By Modupe Gbadeyanka
One of the main investors in Etisalat Nigeria, which transformed to 9mobile, Spectrum Wireless Communication, has warned companies bidding to buy troubled 9mobile to stay away from it or risk losing their hard-earned money in the process.
Last Friday, Spectrum Wireless Communication obtained a judgment delivered by Justice Ibrahim Buba of a Federal High Court sitting in Lagos, which nullified the appointment of an interim board to oversee the transition of 9mobile to a new investor.
The new owner of the nation’s fourth largest telecoms firm was supposed to be named before December 31, 2017, but was extended to Tuesday, January 16, 2018 (tomorrow).
However, with the latest court judgement, that will likely not happen again because the process, which had Barclays Africa overseeing, has already been quashed by the court.
At a press conference in Lagos on Sunday, solicitors to Spectrum Wireless Communication, J. A. Achimugu and Co. and Dr Reuben Atabo and Co., emphasised that the firm wants its initial investment of $35 million in Etisalat Nigeria returned.
The counsels said Spectrum Wireless Communication was not carried along by Etisalat Nigeria in obtaining a syndicated loan of $1.2 billion from 13 Nigerian banks.

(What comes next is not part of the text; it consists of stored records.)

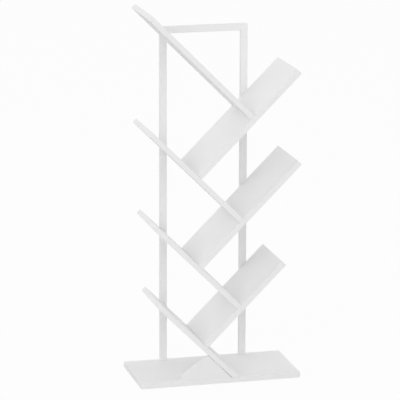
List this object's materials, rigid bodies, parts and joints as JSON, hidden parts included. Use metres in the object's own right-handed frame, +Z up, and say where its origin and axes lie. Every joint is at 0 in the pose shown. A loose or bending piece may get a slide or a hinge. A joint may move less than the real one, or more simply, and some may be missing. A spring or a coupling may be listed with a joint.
{
  "type": "tree shaped bookshelf",
  "caption": "Tree-shaped bookcase: square-set sloping shelves branch left and right in front of a slim rear frame on a flat base board; all joints are screwed and dowelled.",
  "frame": {"origin": "on the floor, under the middle of the base board", "axes": "+Z up, +X to the right seen from the open front, which faces -Y; the rear frame is on the +Y side"},
  "size_m": [0.505, 0.24, 1.1541],
  "materials": {
    "white_board": "white melamine-faced particle board with white edge bands, satin with a fine pearl grain",
    "zinc_steel": "bright zinc plate",
    "beech": "raw fluted beech, pressed",
    "white_plastic": "moulded polyethylene, matt"
  },
  "bodies": {
    "root": {"base_board": "white_board", "foot_gusset": "white_board", "left_post": "white_board", "right_post": "white_board", "top_rail": "white_board", "left_shelf_1": "white_board", "right_shelf_1": "white_board", "left_shelf_2": "white_board", "right_shelf_2": "white_board", "left_shelf_3": "white_board", "right_shelf_3": "white_board", "left_shelf_4": "white_board", "left_post_foot_screw": "zinc_steel", "left_post_rail_screw": "zinc_steel", "right_post_foot_screw": "zinc_steel", "right_post_rail_screw": "zinc_steel", "gusset_screw_1": "zinc_steel", "gusset_screw_2": "zinc_steel", "right_shelf_1_front_screw": "zinc_steel", "right_shelf_1_rear_screw": "zinc_steel", "left_shelf_2_front_screw": "zinc_steel", "left_shelf_2_rear_screw": "zinc_steel", "right_shelf_2_front_screw": "zinc_steel", "right_shelf_2_rear_screw": "zinc_steel", "left_shelf_3_front_screw": "zinc_steel", "left_shelf_3_rear_screw": "zinc_steel", "right_shelf_3_front_screw": "zinc_steel", "right_shelf_3_rear_screw": "zinc_steel", "left_shelf_4_front_screw": "zinc_steel", "left_shelf_4_rear_screw": "zinc_steel", "left_shelf_1_post_screw": "zinc_steel", "right_shelf_1_post_screw": "zinc_steel", "left_shelf_2_post_screw": "zinc_steel", "right_shelf_2_post_screw": "zinc_steel", "left_shelf_3_post_screw": "zinc_steel", "right_shelf_3_post_screw": "zinc_steel", "left_shelf_4_post_screw": "zinc_steel", "left_post_foot_dowel": "beech", "left_post_rail_dowel": "beech", "right_post_foot_dowel": "beech", "right_post_rail_dowel": "beech", "gusset_dowel_1": "beech", "gusset_dowel_2": "beech", "shelf_foot_dowel_1": "beech", "shelf_foot_dowel_2": "beech", "right_shelf_1_dowel": "beech", "left_shelf_2_dowel": "beech", "right_shelf_2_dowel": "beech", "left_shelf_3_dowel": "beech", "right_shelf_3_dowel": "beech", "left_shelf_4_dowel": "beech", "glide_front_left": "white_plastic", "glide_front_right": "white_plastic", "glide_rear_left": "white_plastic", "glide_rear_right": "white_plastic"}
  },
  "joints": []
}
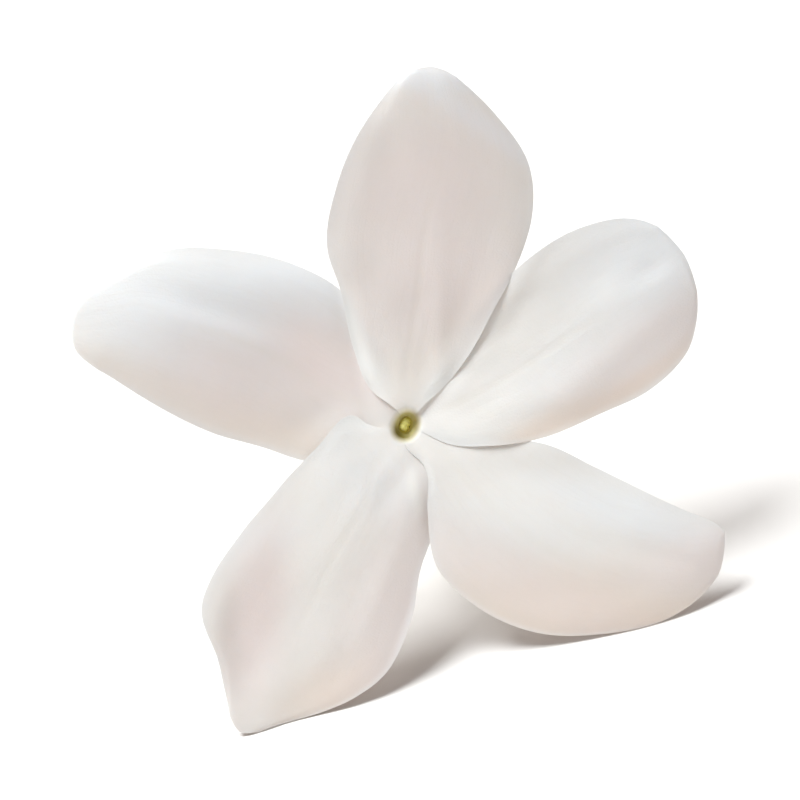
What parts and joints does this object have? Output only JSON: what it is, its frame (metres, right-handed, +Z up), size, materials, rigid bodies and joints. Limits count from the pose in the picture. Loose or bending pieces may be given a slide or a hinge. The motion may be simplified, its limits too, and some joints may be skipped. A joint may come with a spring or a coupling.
{
  "type": "jasmine flower",
  "caption": "Single picked white jasmine flower lying on its side, with overlapping petals on a slender tube, a green calyx and a short cut stalk.",
  "frame": {"origin": "middle of the footprint, on the surface that the picked flower lies on", "axes": "+Z up from that surface; the flower's face looks along -Y and upward, and its tube and stalk run back and down towards +Y; +X is to the right as one looks into the flower"},
  "size_m": [0.0352, 0.0312, 0.0309],
  "materials": {
    "petal": "soft waxy white",
    "calyx": "matt green, finely hairy",
    "stigma": "moist yellow-green",
    "anther": "dusty pale yellow"
  },
  "bodies": {
    "root": {"corolla": "petal", "calyx": "calyx", "pistil": "stigma", "stamen_1": "anther", "stamen_2": "anther"}
  },
  "joints": []
}
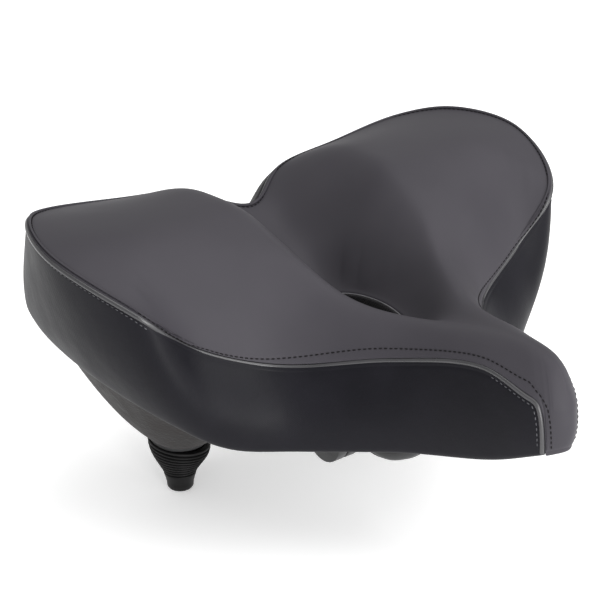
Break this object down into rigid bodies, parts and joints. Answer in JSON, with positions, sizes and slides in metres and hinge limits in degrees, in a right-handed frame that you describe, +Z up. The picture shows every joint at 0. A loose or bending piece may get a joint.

It was the inability of the telecoms’ firm to repay the loan that plunged Etisalat Nigeria into financial crisis, necessitating its takeover and the plan to shop for a new investor for the company.
Five companies have already been shortlisted as top bidders from which a new owner is expected to emerge from.
The five firms are Globacom, Bharti Airtel, Helios Investment Partners LLP, Smile Telecoms Holdings and Teleology Holdings Limited.
But the solicitors have warned these potential buyers to stay off the proposed sale of 9mobile.
“My client wants his money back,” one of the solicitors, Dr Atabo told newsmen at the media briefing.
“Our client and three other investors put in about $100 million as of 2009. The $100 million was used in providing infrastructure for the company.
“It was this infrastructure that gave EMTS the opportunity to go to the banks to obtain the loan of $1.2 billion. Is it proper for United Capital not to recognise the original investor when they got the loan?” he asked.
“We have written series of letters to the Nigerian Communications Commission (NCC) as the regulating body conveying to them our investment and the need for them to come to our aid. They always tell us they are investigating for the past five to six years.
“Assuming they go ahead with the sale, we will not be recognised at all. It is better the issue is sorted out before the sale is completed,” Dr Atabo further queried.